9. Final Conclusions

Based on the literature review of the subject, it can be concluded that the designed system for moving and stabilising a floating dock in position is an innovative solution which makes it possible to dock a ship in the dock trench in the central part of the Parnicki Canal.

The designed PSPD system fulfils all of the requirements and criteria for moving and stabilising the dock in position during docking operations at the dock trench in maximum weather conditions corresponding to 5 °B.

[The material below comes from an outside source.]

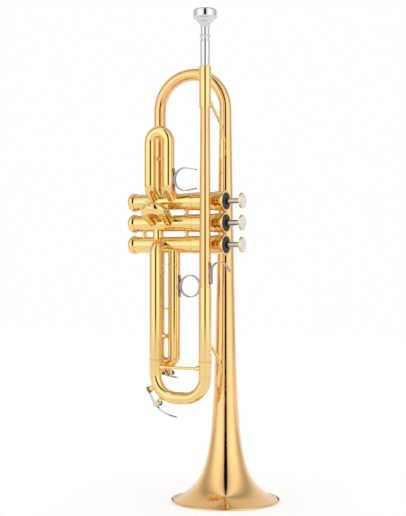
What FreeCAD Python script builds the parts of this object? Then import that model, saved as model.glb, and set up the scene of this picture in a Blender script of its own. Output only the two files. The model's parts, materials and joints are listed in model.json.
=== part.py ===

One of the most important features of the system is the utilisation of renewable energy sources—electricity will be generated by photovoltaic panels and stored in batteries. The selected set of panels for the solution guarantees that the energy stored in the batteries will be sufficient for 1 h of operation of the dock moving system. The reserve of energy is ample, since one full cycle of moving the dock away from and towards the quay lasts ca. 35 min. It is therefore a system with zero greenhouse gas emissions and a zero carbon footprint.

This innovative PSPD system completely eliminates the need for using diesel-powered harbour tugboats to move the dock.

The construction of the floating dock was launched in May 2023 and completed in September 2023. In October 2023, the construction of the PSPD system was completed and the system was installed at the Repair Quay. The system will be tested and trial runs will be performed in November 2023. The PSPD system operators will be trained in the same month. It is expected that later this year, the first ship will be docked and repaired in this new eco-friendly floating dock.

The research project discussed in this paper and the subsequent construction of an eco-friendly system for moving and stabilising the dock in position at the Parnicki Canal can be considered highly innovative. The use of renewable energy sources to power the system makes it a truly green solution which contributes to the protection of the environment.